*Description of the task*. Only lines with the word "context" are needed; collect each of them from the listing below.

## begin Dataset content

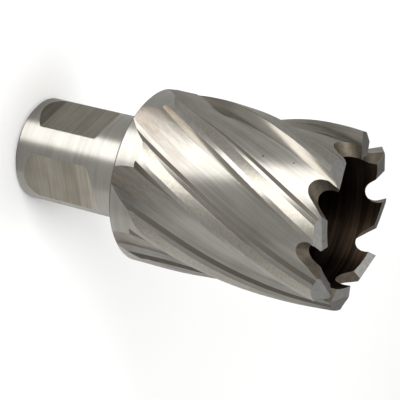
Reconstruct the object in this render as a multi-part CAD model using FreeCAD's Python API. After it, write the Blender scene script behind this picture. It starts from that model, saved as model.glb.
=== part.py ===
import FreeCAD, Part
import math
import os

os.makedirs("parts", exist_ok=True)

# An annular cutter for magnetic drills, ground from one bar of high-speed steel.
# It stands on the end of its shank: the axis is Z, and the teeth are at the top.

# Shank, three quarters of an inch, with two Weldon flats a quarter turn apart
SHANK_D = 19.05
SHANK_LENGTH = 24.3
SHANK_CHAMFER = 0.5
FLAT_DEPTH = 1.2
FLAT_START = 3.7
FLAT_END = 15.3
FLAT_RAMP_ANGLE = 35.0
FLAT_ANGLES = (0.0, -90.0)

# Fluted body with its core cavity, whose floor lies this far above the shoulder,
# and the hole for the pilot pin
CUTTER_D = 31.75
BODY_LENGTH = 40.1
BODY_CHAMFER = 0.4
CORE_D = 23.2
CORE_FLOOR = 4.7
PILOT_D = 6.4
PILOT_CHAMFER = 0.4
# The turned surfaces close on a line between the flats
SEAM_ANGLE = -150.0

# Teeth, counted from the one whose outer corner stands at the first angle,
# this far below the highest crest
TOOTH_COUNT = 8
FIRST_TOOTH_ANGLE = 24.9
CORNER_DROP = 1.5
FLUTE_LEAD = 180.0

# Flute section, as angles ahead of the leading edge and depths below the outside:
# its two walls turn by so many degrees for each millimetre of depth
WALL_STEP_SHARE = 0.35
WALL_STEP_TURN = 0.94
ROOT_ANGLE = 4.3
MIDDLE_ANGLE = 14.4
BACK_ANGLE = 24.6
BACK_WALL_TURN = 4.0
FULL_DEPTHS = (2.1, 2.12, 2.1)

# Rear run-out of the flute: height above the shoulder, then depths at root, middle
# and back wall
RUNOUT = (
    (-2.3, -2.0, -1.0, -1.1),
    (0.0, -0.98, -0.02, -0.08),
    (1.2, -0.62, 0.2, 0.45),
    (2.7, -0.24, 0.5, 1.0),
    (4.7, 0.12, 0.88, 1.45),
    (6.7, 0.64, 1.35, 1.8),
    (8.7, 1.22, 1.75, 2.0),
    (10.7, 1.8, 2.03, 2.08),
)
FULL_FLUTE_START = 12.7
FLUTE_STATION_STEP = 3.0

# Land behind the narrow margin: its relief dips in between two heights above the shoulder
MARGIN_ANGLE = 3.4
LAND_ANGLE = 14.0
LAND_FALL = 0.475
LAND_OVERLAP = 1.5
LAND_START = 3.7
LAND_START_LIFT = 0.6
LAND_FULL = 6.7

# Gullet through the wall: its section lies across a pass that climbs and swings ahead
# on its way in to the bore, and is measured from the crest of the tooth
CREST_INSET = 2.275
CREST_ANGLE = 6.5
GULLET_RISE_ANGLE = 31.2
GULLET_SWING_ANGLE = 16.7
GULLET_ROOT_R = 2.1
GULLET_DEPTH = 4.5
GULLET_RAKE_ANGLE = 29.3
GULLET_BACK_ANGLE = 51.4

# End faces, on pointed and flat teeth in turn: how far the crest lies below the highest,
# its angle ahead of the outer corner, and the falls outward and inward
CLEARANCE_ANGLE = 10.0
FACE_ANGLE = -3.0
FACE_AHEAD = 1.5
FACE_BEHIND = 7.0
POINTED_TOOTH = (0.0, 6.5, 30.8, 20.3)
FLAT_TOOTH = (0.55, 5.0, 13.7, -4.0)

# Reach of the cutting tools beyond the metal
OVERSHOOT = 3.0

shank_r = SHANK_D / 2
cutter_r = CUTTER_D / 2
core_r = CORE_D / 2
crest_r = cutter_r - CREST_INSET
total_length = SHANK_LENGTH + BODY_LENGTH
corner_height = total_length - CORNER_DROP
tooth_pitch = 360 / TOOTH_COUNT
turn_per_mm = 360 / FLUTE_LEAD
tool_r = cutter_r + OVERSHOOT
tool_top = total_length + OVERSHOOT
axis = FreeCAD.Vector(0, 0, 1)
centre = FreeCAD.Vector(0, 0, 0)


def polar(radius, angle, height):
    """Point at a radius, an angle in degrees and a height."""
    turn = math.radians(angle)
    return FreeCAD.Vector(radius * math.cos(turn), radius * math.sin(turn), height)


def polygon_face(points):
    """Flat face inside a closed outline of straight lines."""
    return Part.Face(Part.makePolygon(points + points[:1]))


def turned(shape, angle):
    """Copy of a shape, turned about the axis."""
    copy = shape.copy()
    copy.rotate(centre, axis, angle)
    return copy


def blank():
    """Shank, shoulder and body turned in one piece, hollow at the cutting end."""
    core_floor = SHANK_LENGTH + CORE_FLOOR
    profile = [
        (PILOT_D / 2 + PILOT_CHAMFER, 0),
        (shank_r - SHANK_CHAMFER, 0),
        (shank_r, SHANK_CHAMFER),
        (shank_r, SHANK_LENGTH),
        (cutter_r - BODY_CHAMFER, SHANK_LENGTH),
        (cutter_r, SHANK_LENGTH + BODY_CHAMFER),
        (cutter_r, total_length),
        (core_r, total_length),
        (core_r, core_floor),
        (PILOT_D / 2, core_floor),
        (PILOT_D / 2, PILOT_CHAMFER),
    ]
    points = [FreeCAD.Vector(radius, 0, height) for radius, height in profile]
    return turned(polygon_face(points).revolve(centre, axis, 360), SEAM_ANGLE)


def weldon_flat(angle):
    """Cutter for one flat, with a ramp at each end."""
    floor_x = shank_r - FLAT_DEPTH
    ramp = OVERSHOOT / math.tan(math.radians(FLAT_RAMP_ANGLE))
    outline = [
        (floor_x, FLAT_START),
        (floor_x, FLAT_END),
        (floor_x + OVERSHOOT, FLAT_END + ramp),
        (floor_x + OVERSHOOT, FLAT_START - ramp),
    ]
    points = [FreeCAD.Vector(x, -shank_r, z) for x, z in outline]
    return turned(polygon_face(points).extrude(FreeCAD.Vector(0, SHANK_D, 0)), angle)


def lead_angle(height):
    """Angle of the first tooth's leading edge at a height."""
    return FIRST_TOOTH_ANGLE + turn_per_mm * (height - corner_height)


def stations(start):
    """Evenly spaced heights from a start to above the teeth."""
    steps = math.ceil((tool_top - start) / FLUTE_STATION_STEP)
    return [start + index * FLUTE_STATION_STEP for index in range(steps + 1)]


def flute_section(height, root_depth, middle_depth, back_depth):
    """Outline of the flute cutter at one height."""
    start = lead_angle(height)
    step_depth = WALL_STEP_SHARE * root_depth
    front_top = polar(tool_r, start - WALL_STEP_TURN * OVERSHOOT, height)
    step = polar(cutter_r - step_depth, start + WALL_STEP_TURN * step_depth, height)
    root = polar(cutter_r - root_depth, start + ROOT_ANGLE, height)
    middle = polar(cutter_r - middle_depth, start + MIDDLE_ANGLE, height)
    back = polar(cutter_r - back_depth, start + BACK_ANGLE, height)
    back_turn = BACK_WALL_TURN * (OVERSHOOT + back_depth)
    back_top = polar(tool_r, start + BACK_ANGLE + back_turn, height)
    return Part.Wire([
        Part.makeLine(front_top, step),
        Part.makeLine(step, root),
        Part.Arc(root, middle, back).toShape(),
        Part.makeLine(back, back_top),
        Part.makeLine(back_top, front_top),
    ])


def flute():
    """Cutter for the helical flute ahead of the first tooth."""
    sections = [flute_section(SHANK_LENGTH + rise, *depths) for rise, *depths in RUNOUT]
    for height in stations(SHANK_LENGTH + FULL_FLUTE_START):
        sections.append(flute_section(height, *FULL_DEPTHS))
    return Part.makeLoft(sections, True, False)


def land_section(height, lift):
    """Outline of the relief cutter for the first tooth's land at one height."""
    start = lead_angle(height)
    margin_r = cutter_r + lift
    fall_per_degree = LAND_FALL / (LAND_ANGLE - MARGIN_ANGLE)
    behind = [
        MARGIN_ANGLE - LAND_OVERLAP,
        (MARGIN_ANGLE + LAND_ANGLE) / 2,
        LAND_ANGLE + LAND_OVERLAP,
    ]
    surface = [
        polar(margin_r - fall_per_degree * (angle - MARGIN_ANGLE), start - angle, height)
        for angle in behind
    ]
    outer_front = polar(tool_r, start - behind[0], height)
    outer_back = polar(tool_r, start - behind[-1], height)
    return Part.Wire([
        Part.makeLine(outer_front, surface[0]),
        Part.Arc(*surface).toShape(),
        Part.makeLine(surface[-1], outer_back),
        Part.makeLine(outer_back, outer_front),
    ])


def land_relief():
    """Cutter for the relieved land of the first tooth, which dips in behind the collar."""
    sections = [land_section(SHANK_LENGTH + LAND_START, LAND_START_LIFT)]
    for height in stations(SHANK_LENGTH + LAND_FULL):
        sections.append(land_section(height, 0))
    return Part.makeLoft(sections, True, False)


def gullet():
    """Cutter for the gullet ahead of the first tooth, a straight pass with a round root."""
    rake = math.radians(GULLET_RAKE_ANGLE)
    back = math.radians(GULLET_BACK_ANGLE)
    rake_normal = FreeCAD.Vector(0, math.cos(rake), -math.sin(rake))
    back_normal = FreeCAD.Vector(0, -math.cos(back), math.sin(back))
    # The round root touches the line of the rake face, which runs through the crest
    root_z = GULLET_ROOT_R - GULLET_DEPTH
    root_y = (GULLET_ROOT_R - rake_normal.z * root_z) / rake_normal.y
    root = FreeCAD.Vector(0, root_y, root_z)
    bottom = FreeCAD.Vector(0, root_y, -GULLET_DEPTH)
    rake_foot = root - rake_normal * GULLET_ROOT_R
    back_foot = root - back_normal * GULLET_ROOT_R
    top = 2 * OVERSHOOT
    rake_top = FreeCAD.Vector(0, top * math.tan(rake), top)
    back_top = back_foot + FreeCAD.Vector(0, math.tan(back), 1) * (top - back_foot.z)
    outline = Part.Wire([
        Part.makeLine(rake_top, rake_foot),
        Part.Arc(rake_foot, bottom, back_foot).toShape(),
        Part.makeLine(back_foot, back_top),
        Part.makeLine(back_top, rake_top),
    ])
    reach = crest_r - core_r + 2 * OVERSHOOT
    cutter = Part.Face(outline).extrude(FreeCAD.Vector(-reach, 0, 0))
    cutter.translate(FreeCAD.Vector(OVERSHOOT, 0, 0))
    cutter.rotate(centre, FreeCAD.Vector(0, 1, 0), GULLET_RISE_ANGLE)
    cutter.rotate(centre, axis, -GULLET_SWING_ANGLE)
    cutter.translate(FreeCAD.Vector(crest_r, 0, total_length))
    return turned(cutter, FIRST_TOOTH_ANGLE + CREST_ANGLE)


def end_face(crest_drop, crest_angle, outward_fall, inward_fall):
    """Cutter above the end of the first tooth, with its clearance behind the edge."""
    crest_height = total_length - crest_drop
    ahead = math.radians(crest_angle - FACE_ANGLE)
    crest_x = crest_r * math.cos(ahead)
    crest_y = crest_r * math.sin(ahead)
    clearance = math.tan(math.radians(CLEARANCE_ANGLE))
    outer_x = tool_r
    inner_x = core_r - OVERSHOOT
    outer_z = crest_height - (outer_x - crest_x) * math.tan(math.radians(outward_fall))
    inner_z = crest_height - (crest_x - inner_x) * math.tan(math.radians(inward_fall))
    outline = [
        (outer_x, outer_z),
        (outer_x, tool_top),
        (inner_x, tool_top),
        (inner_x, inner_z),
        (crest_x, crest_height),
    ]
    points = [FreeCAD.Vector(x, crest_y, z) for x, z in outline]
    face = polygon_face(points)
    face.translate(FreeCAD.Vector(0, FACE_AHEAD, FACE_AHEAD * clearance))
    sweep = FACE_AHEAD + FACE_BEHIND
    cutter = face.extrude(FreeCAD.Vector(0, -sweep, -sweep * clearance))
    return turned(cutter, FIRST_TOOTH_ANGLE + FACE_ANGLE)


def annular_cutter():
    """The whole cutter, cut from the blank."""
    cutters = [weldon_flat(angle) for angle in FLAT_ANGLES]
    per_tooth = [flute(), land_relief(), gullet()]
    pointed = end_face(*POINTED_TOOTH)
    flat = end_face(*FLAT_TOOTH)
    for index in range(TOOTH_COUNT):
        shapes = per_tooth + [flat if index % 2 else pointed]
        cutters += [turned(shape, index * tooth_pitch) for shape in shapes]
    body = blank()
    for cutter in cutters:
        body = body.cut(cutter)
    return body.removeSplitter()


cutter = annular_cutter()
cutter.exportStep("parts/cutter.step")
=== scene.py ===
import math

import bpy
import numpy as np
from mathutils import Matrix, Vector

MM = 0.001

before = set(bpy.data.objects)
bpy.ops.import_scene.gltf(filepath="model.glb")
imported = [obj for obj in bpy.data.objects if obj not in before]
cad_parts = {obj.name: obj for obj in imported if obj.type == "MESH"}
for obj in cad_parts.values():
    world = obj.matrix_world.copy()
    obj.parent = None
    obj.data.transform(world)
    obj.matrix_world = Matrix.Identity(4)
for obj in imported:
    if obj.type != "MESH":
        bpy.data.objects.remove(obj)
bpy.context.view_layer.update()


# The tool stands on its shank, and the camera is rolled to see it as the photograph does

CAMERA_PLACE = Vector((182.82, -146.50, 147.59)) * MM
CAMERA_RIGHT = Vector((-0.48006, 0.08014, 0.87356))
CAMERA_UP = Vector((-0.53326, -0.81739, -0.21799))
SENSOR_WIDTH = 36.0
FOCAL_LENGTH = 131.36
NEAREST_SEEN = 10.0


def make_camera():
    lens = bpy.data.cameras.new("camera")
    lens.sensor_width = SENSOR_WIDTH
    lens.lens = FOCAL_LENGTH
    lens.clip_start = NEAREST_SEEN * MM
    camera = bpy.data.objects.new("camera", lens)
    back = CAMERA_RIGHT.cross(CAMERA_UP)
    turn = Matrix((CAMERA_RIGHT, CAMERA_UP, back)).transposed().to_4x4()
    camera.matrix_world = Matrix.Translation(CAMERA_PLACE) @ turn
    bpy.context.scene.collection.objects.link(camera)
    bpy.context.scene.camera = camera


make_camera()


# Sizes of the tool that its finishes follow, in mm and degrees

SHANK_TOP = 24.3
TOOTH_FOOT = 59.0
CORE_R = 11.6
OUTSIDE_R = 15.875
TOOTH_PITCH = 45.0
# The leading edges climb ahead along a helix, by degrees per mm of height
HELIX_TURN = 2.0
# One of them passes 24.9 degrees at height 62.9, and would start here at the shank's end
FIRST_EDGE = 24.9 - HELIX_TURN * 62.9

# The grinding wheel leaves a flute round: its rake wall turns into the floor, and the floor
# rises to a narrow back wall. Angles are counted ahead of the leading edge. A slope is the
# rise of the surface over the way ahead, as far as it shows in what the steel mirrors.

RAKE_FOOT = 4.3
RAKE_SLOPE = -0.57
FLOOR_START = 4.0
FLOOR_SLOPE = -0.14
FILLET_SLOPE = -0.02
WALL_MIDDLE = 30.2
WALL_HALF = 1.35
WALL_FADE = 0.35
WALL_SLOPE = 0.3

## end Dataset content

*Output of the task*.
bpy.context.view_layer.update()
    bpy.context.scene.collection.objects.link(camera)
    bpy.context.scene.camera = camera